- WHAT YOU NEED TO DO
Only the lines between the line with "right_arm_cover();" and the line with "obj.matrix_world = world", together with those two lines themselves, are to be copied exactly.

============

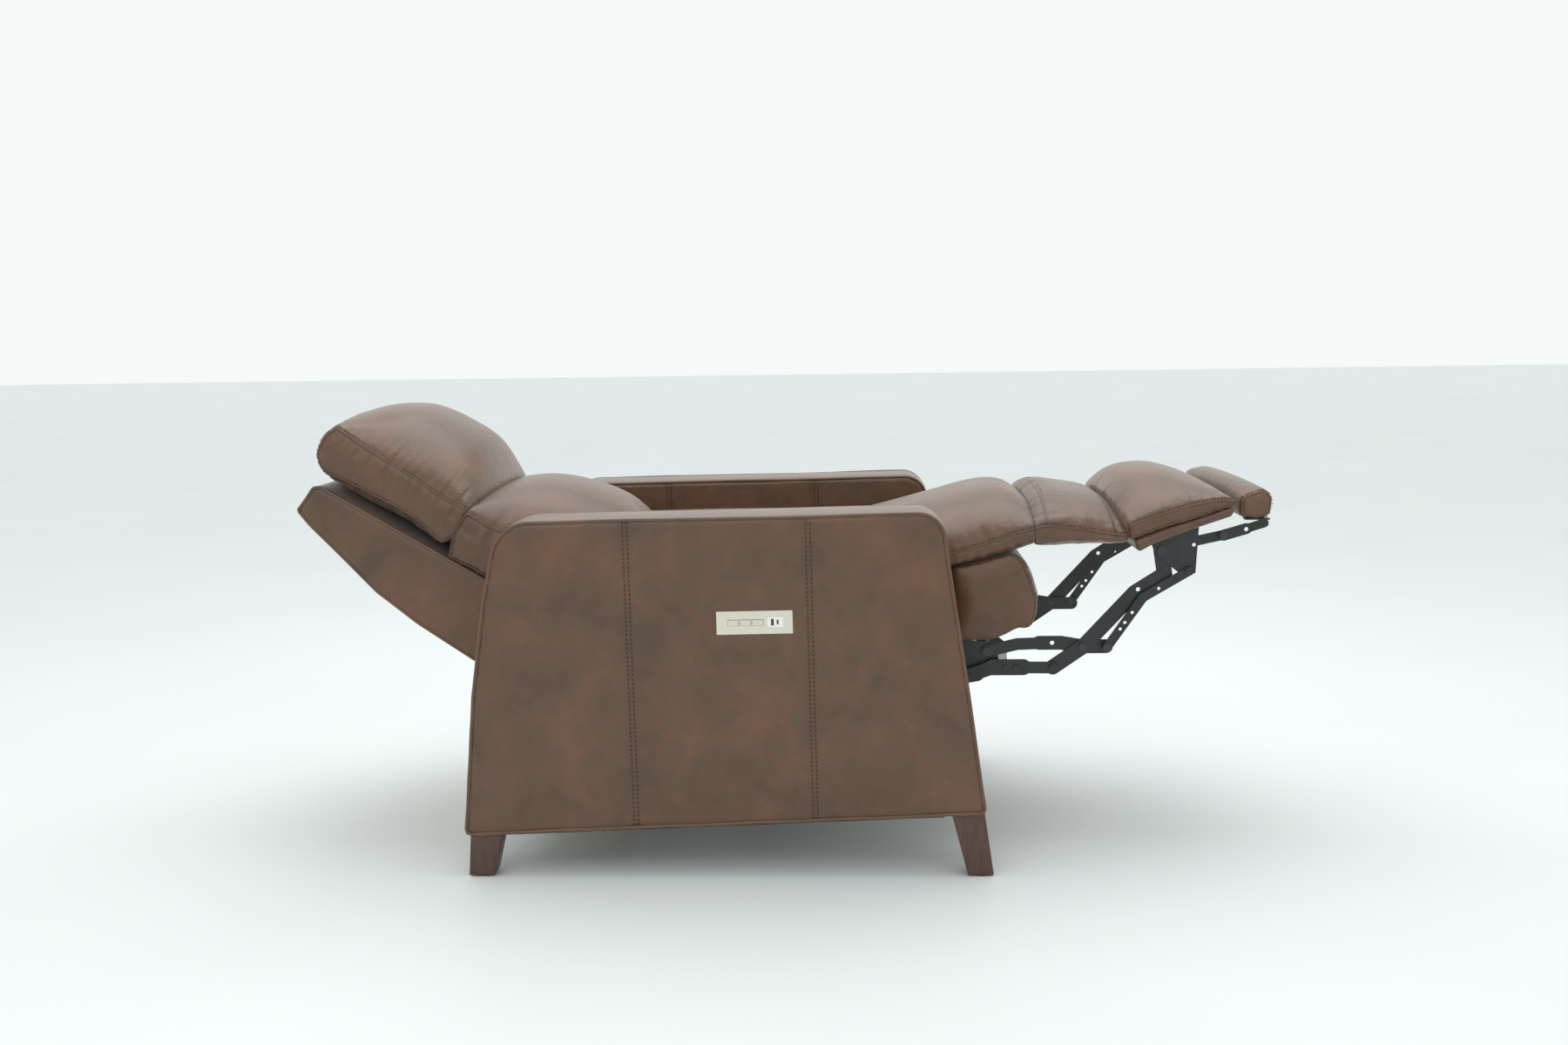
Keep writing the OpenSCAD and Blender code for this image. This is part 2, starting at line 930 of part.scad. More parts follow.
motor_r = 24;
module footrest_motor() {
  color("#1f2022")
    translate([0, -crank_pin[0] + 150 + nut_throw, footrest_rail_z - screw_drop + 4]) {
      translate([-20, 0, -8])
        cube([40, 60, 34]);
      translate([20, 34, 8])
        rotate([0, 90, 0])
          cylinder(h = 80, r = motor_r);
    }
}

recline_x = -110;
crank_tube_r = 8;
recline_rail_z = back_pin[1];
module recline_screw_rail() {
  color("#8f9496")
    difference() {
      translate([recline_x - rail_w / 2, -back_pin[0] - 200, recline_rail_z - screw_drop])
        cube([rail_w, 220 + back_throw, screw_h]);
      translate([recline_x - 5, -back_pin[0] - 196, recline_rail_z - screw_drop + 4])
        cube([10, 212 + back_throw, screw_h]);
    }
}

module recline_nut() {
  color("#e6e6e0")
    translate([recline_x - nut_w / 2, -back_pin[0] - 12, recline_rail_z - screw_drop + screw_h + 0.5])
      cube([nut_w, 24, screw_drop - screw_h - crank_tube_r - 6]);
}

module recline_motor() {
  color("#1f2022")
    translate([recline_x, -back_pin[0] - 260, recline_rail_z - screw_drop + 4]) {
      translate([-20, 0, -8])
        cube([40, 60, 34]);
      translate([-80, 26, 8])
        rotate([0, 90, 0])
          cylinder(h = 60, r = motor_r);
    }
}

// Back, laid out along its front face
back_tilt = 149.6;
function on_back(a, b) = [-555, 526] + turn([a, -b], back_tilt);
back_end = 359;

// The bracket that carries the back on the seat's hip pivots
module bracket_outline(w) {
  strap(hip, on_back(-222, -36), w);
  strap(on_back(-222, -36), on_back(-70, -36), w);
}

module bracket_slots() {
  both()
    plate(plate_x - step_x - 0.5, gauge + 1)
      bracket_outline(bracket_w + 1);
}

module back_frame() {
  color("#c8a878")
    difference() {
      slab(
        [on_back(-190, -22), on_back(300, -22), on_back(300, -50), on_back(-190, -50)],
        [0, 0, 0, 0], half_pad - 14
      );
      slab(
        [on_back(-150, 0), on_back(130, 0), on_back(130, -80), on_back(-150, -80)],
        [0, 0, 0, 0], half_pad - 60
      );
      bracket_slots();
    }
}

module back_cover() {
  color("#6e5242")
    difference() {
      slab(
        [
          on_back(back_end - 6, -4), on_back(-200, 0), on_back(-206, -60), on_back(-120, -128),
          on_back(40, -146), on_back(200, -112), on_back(back_end - 32, -78), on_back(back_end, -62)
        ],
        [8, 8, 20, 80, 120, 120, 20, 6], half_pad
      );
      slab(
        [on_back(-190, -22), on_back(300, -22), on_back(300, -50), on_back(-190, -50)],
        [0, 0, 0, 0], half_pad - 14
      );
      bracket_slots();
    }
}

module back_brackets() {
  color("#25292a")
    difference() {
      union() {
        both()
          plate(plate_x - step_x, gauge) {
            bracket_outline(bracket_w);
            strap(hip, back_pin, 24);
          }
        pin(back_pin, -plate_x + step_x - 1, plate_x - step_x + 1, crank_tube_r);
      }
      both()
        pin(hip, plate_x - step_x - 1, plate_x - plate_gap + 1, hole_r);
    }
}

module back_springs() {
  color("#8a8d90")
    for (x = [-160, -90, 90, 160])
      translate([x, 0, 0])
        zigzag(on_back(120, -34), on_back(-140, -34), 8, 18);
}

module lumbar_cushion() {
  color("#6e5242")
    difference() {
      slab(
        [
          on_back(-196, 2), on_back(54, 2), on_back(52, 60), on_back(32, 124),
          on_back(-32, 190), on_back(-120, 206), on_back(-200, 190), on_back(-214, 96)
        ],
        [10, 10, 20, 30, 50, 60, 40, 30], half_pad
      );
      bracket_slots();
    }
}

module headrest_motor() {
  color("#1f2022")
    slab(
      [on_back(50, -24), on_back(110, -24), on_back(110, -48), on_back(50, -48)],
      [4, 4, 4, 4], 40
    );
}

// Head pillow, laid out along its underside
head_foot = [-628, 602];
head_top = [-844, 724];
head_tilt = heading(head_top - head_foot);
function on_head(a, b) = head_foot + turn([a, -b], head_tilt);
head_board_t = 8;
rest_gap = 0.05;
hinge_x = 150;

module headrest_hinges() {
  color("#25292a")
    both()
      difference() {
        plate(hinge_x, gauge) {
          dot(head_pivot, 12);
          polygon([
            head_pivot + turn([12, 0], back_tilt), head_pivot - turn([12, 0], back_tilt),
            on_back(62, 0), on_back(120, 0)
          ]);
        }
        pin(head_pivot, hinge_x - 1, hinge_x + gauge + 1, hole_r);
      }
}

module headrest_frame() {
  color("#25292a") {
    pin(head_pivot, -hinge_x - gauge - 3, hinge_x + gauge + 3, pin_r);
    slab(
      [
        on_head(14, -head_board_t), on_head(222, -head_board_t), on_head(222, -rest_gap),
        on_head(14, -rest_gap)
      ],
      [2, 2, 0, 0], half_pad - 40
    );
    for (x = [-120, 110])
      plate(x, 10)
        strap(head_pivot, on_head(17, -head_board_t), 6);
  }
}

module headrest_cushion() {
  color("#6e5242")
    slab(
      [
        head_top, head_foot, [-584, 626], [-558, 664], [-610, 762], [-680, 812],
        [-760, 832], [-838, 810]
      ],
      [20, 12, 14, 24, 40, 60, 60, 30], half_pad - 4
    );
}

right_arm_cover();
left_arm_cover();
right_arm_frame();
left_arm_frame();
arm_dust_covers();
front_legs();
rear_legs();
leg_glides();
right_base_rail();
left_base_rail();
front_cross_tube();
rear_cross_tube();
rear_rail();
base_pivots();
control_plate();
control_box();
recline_rocker();
footrest_rocker();
headrest_rocker();
usb_module();
power_inlet();
rear_swing_links();
front_swing_links();
right_seat_plate();
left_seat_plate();
seat_rear_bar();
drive_bar_tube();
seat_springs();
seat_cushion();
front_bolster();
seat_pivots();
footrest_motor();
footrest_screw_rail();
footrest_nut();
recline_motor();
recline_screw_rail();
recline_nut();
chaise_flap();
upper_links();
torque_tube();
upper_link_pivots();
wide_links();
wide_link_pivots();
lower_links();
narrow_links();
footrest_brackets();
footrest_board();
footrest_pad();
footrest_pivots();
extension_arms();
extension_pad();
back_frame();
back_cover();
back_brackets();
back_springs();
lumbar_cushion();
headrest_motor();
headrest_hinges();
headrest_frame();
headrest_cushion();
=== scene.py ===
import json
import math
import random

import bmesh
import bpy
from mathutils import Euler, Matrix, Vector
from mathutils.bvhtree import BVHTree
from mathutils.kdtree import KDTree


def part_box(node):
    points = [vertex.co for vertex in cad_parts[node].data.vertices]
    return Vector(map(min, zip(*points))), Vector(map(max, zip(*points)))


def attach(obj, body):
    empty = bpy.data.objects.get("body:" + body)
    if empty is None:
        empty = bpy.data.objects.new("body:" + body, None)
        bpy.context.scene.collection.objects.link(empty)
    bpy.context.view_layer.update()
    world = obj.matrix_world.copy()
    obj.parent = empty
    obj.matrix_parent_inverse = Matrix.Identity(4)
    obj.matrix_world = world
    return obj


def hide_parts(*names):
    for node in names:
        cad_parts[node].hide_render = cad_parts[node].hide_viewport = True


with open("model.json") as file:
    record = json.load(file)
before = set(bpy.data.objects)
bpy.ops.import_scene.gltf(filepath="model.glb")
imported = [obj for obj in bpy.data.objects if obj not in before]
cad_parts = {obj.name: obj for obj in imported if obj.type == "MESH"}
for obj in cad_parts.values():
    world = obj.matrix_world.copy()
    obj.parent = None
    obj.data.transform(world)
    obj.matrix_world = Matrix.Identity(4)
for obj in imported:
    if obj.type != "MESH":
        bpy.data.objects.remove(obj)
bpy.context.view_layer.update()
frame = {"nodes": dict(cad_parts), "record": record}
random.seed(7)
mm = 0.001
print("frame loaded")


# Small helpers


def hexColor(code):
    # sRGB hex to linear RGBA
    def toLinear(c):
        return c / 12.92 if c <= 0.04045 else ((c + 0.055) / 1.055) ** 2.4

    return (*(toLinear(int(code[i : i + 2], 16) / 255) for i in (1, 3, 5)), 1.0)


def addNode(tree, kind, settings=None, inputs=None, links=None):
    # settings are properties, inputs are constants, links are (socket, source output)
    node = tree.nodes.new(kind)
    for key, value in (settings or {}).items():
        setattr(node, key, value)
    for key, value in (inputs or {}).items():
        node.inputs[key].default_value = value
    for key, source in (links or {}).items():
        tree.links.new(source, node.inputs[key])
    return node


def newMaterial(name):
    material = bpy.data.materials.new(name)
    material.use_nodes = True
    tree = material.node_tree
    return material, tree, tree.nodes["Principled BSDF"]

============

- OUTPUT OF THE EXERCISE
right_arm_cover();
left_arm_cover();
right_arm_frame();
left_arm_frame();
arm_dust_covers();
front_legs();
rear_legs();
leg_glides();
right_base_rail();
left_base_rail();
front_cross_tube();
rear_cross_tube();
rear_rail();
base_pivots();
control_plate();
control_box();
recline_rocker();
footrest_rocker();
headrest_rocker();
usb_module();
power_inlet();
rear_swing_links();
front_swing_links();
right_seat_plate();
left_seat_plate();
seat_rear_bar();
drive_bar_tube();
seat_springs();
seat_cushion();
front_bolster();
seat_pivots();
footrest_motor();
footrest_screw_rail();
footrest_nut();
recline_motor();
recline_screw_rail();
recline_nut();
chaise_flap();
upper_links();
torque_tube();
upper_link_pivots();
wide_links();
wide_link_pivots();
lower_links();
narrow_links();
footrest_brackets();
footrest_board();
footrest_pad();
footrest_pivots();
extension_arms();
extension_pad();
back_frame();
back_cover();
back_brackets();
back_springs();
lumbar_cushion();
headrest_motor();
headrest_hinges();
headrest_frame();
headrest_cushion();
=== scene.py ===
import json
import math
import random

import bmesh
import bpy
from mathutils import Euler, Matrix, Vector
from mathutils.bvhtree import BVHTree
from mathutils.kdtree import KDTree


def part_box(node):
    points = [vertex.co for vertex in cad_parts[node].data.vertices]
    return Vector(map(min, zip(*points))), Vector(map(max, zip(*points)))


def attach(obj, body):
    empty = bpy.data.objects.get("body:" + body)
    if empty is None:
        empty = bpy.data.objects.new("body:" + body, None)
        bpy.context.scene.collection.objects.link(empty)
    bpy.context.view_layer.update()
    world = obj.matrix_world.copy()
    obj.parent = empty
    obj.matrix_parent_inverse = Matrix.Identity(4)
    obj.matrix_world = world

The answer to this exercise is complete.